Repeat exactly, and only, the lines below starting at the line that contains "const tabLeft = THREE.MathUtils.lerp(boardX, foreX, tabShare)" and ending at the line that contains "obj.data.transform(obj.matrix_world)", inclusive of both.

::::::

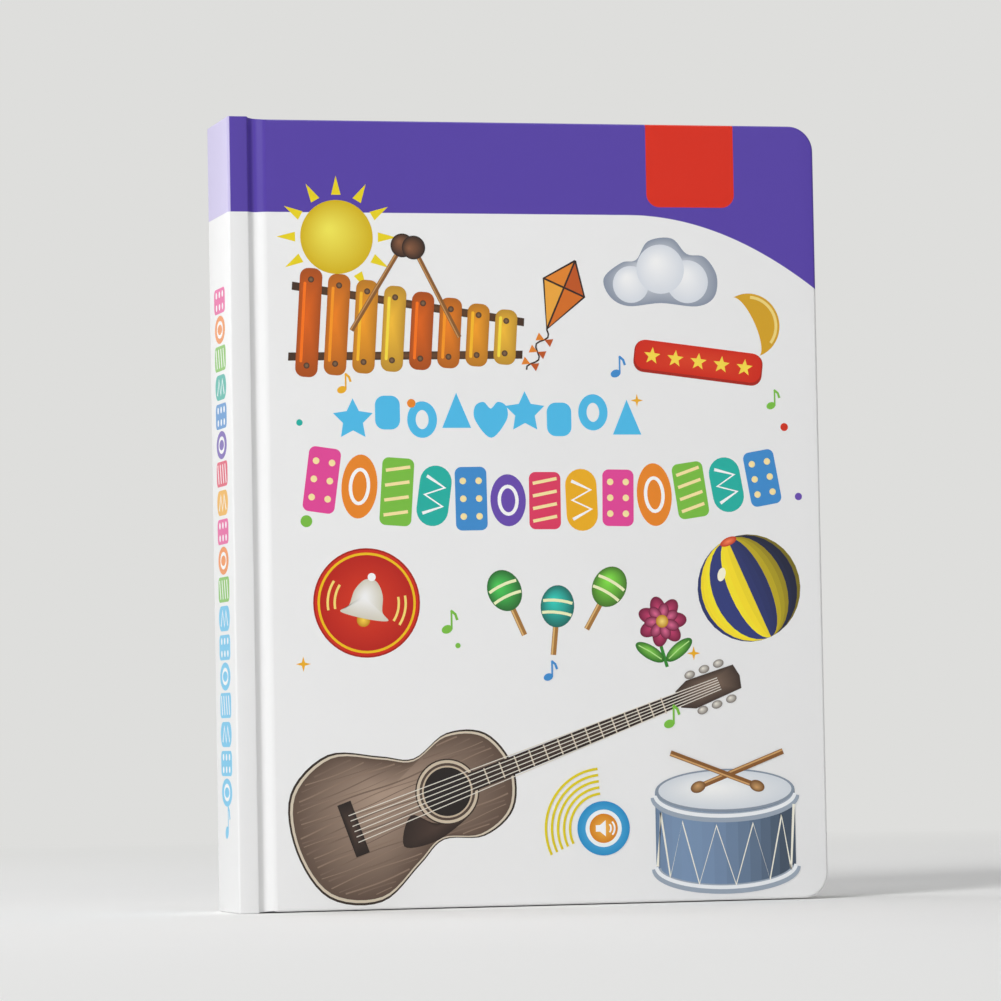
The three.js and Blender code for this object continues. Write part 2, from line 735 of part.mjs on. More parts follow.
add("battery_wire_red", batteryWire(-1, bayLeft - fitGap + 0.3), redWire);
add("battery_wire_black", batteryWire(1, bayRight - plateSlot), blackWire);

// Printed fields: thin laminated layers on the flat faces of the case
const bandDepth = 35;
const bandSweep = 28;
const sweepShare = 0.665;
const tabShare = 0.77;
const tabWidth = 34;
const tabDrop = 32;
const tabCorner = 5;

function coverFilm(side, region) {
  const outer = side * (coverFace + printFilm);
  const depths = [side * coverFace, outer].sort((a, b) => a - b);
  const flat = slab(coverOutline(edgeRound), depths[0], depths[1], 8);
  const keep = block(boardX + edgeRound, foreX, -bookThickness, bookThickness, 0, bookHeight);
  return flat.intersect(keep).intersect(slab(region, -bookThickness, bookThickness, 10));
}

function bandRegion() {
  const foot = bookHeight - bandDepth;
  const bendX = THREE.MathUtils.lerp(boardX, foreX, sweepShare);
  const shape = new THREE.Shape();
  shape.moveTo(boardX - 10, bookHeight + 10);
  shape.lineTo(boardX - 10, foot);
  shape.lineTo(bendX, foot);
  shape.bezierCurveTo(
    bendX + (foreX - bendX) * 0.33, foot,
    foreX - (foreX - bendX) * 0.33, foot - bandSweep * 0.33,
    foreX + 2, foot - bandSweep,
  );
  shape.lineTo(foreX + 10, bookHeight + 10);
  return shape;
}

const tabLeft = THREE.MathUtils.lerp(boardX, foreX, tabShare) - tabWidth / 2;
const tabShape = (grow) =>
  roundedShape(tabLeft - grow, bookHeight - tabDrop - grow, tabLeft + tabWidth + grow,
    bookHeight + 10, [tabCorner + grow, tabCorner + grow, 0, 0]);
const tabRoom = slab(tabShape(0.05), -bookThickness, 0, 10);
add("front_print_band", cut(coverFilm(-1, bandRegion()), tabRoom), purplePrint);
add("front_print_tab", coverFilm(-1, tabShape(0)), redPrint);
const backFoot = bookHeight - bandDepth;
const backRegion = roundedShape(boardX - 10, backFoot, foreX + 10, bookHeight + 10, [0, 0, 0, 0]);
add("back_print_band", coverFilm(1, backRegion), purplePrint);
add("spine_print_band", block(spineFaceX - printFilm, spineFaceX, -coverFace + edgeRound,
  coverFace - edgeRound, bookHeight - bandDepth, bookHeight), purplePrint);

export default root;
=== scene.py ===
import json
import math
import random

import bmesh
import bpy
from bpy.props import FloatProperty, FloatVectorProperty, IntProperty, PointerProperty
from mathutils import Matrix, Vector


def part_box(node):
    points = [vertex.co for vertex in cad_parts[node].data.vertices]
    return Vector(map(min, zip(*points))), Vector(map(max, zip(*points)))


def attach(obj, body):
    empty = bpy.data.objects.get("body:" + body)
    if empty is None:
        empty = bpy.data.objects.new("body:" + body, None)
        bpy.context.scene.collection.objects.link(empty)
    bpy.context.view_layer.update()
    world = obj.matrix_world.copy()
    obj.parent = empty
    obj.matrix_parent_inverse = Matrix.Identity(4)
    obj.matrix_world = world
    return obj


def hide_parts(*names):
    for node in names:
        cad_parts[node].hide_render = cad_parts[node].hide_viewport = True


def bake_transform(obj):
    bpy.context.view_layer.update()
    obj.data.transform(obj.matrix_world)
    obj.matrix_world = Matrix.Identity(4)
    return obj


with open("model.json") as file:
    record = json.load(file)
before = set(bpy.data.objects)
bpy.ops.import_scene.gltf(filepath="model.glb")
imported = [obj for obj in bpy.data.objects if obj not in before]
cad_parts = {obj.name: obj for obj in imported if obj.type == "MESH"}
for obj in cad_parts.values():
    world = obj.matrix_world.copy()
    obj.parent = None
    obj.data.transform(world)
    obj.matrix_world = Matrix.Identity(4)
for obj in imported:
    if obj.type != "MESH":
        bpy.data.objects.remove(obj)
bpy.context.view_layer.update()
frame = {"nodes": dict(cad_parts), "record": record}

bl_info = {
    "name": "Sound Book",
    "version": (1, 0, 0),
    "blender": (4, 5, 0),
    "location": "3D View > Sidebar > Sound Book",
    "description": "Dresses a hardback children's sound book: printed case, leaves, art and sound module",
    "category": "Object",
}

MM = 0.001

# Places taken from the frame
SPINE_LO, SPINE_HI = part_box("spine_cover")
FRONT_LO, FRONT_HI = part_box("front_cover")
BLOCK_LO, BLOCK_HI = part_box("page_block")
TAB_LO, TAB_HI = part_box("front_print_tab")
FIELD_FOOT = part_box("spine_print_band")[0][2]
DOOR_LO, DOOR_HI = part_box("battery_door")
LID_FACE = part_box("module_lid")[1][1]
KNOB_LO, KNOB_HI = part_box("switch_knob")

FACE_Y = FRONT_LO[1]
INSIDE_Y = FRONT_HI[1]
CREASE_X = (SPINE_HI[0] + FRONT_LO[0]) / 2
FORE_X = FRONT_HI[0]
HEIGHT = SPINE_HI[2]
BOARD_HEAD = FRONT_HI[2]
PAGE_Y = BLOCK_LO[1]

# The print's layout: where the purple starts to drop, as a share of the cover, and the tab's corners
SWEEP_START = 0.66
TAB_CORNER = 5 * MM

# The endpapers' grid of spots, with the spots' size and soft rim as shares of the grid
SPOT_PITCH = 12 * MM
SPOT_RADIUS = 0.2
SPOT_SOFT = 0.02

# Seeds of the leaves' and the blocks' small random shifts
LEAF_SEED = 11
BLOCK_SEED = 5

# Thickness of one printed film on the case and on the first leaf, and the top of the spine's row in mm
CASE_FILM = 0.012 * MM
LEAF_FILM = 0.006 * MM
SPINE_ROW_TOP = 224

# The words by the switch
WORD_HEIGHT = 3.2 * MM
WORD_RELIEF = 0.12 * MM

# Tones that the finishes mix in, as linear colours
SMUDGE = (0.25, 0.24, 0.23)
FIBRE = (0.62, 0.59, 0.53)

# Lamps: name, place, aim, width in metres and power in watts
LAMPS = (
    ("left_softbox", (-3.45, -3.05, 2.45), (0, 0, 0.12), 1.6, 166),
    ("left_wall_glow", (-0.95, 1.1, 0.75), (-0.1, 0, 0.15), 1.0, 5),
    ("front_fill", (0.9, -3.6, 1.6), (0, 0, 0.15), 2.4, 12),
    ("top_softbox", (-0.2, 0.3, 3.6), (0, 0.3, 0.1), 3.0, 50),
)
SKY_TINT = (0.97, 0.985, 1.0)
SKY_STRENGTH = 0.08
FLOOR_RADIUS = 14.0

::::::

# WRITTEN ANSWER:
const tabLeft = THREE.MathUtils.lerp(boardX, foreX, tabShare) - tabWidth / 2;
const tabShape = (grow) =>
  roundedShape(tabLeft - grow, bookHeight - tabDrop - grow, tabLeft + tabWidth + grow,
    bookHeight + 10, [tabCorner + grow, tabCorner + grow, 0, 0]);
const tabRoom = slab(tabShape(0.05), -bookThickness, 0, 10);
add("front_print_band", cut(coverFilm(-1, bandRegion()), tabRoom), purplePrint);
add("front_print_tab", coverFilm(-1, tabShape(0)), redPrint);
const backFoot = bookHeight - bandDepth;
const backRegion = roundedShape(boardX - 10, backFoot, foreX + 10, bookHeight + 10, [0, 0, 0, 0]);
add("back_print_band", coverFilm(1, backRegion), purplePrint);
add("spine_print_band", block(spineFaceX - printFilm, spineFaceX, -coverFace + edgeRound,
  coverFace - edgeRound, bookHeight - bandDepth, bookHeight), purplePrint);

export default root;
=== scene.py ===
import json
import math
import random

import bmesh
import bpy
from bpy.props import FloatProperty, FloatVectorProperty, IntProperty, PointerProperty
from mathutils import Matrix, Vector


def part_box(node):
    points = [vertex.co for vertex in cad_parts[node].data.vertices]
    return Vector(map(min, zip(*points))), Vector(map(max, zip(*points)))


def attach(obj, body):
    empty = bpy.data.objects.get("body:" + body)
    if empty is None:
        empty = bpy.data.objects.new("body:" + body, None)
        bpy.context.scene.collection.objects.link(empty)
    bpy.context.view_layer.update()
    world = obj.matrix_world.copy()
    obj.parent = empty
    obj.matrix_parent_inverse = Matrix.Identity(4)
    obj.matrix_world = world
    return obj


def hide_parts(*names):
    for node in names:
        cad_parts[node].hide_render = cad_parts[node].hide_viewport = True


def bake_transform(obj):
    bpy.context.view_layer.update()
    obj.data.transform(obj.matrix_world)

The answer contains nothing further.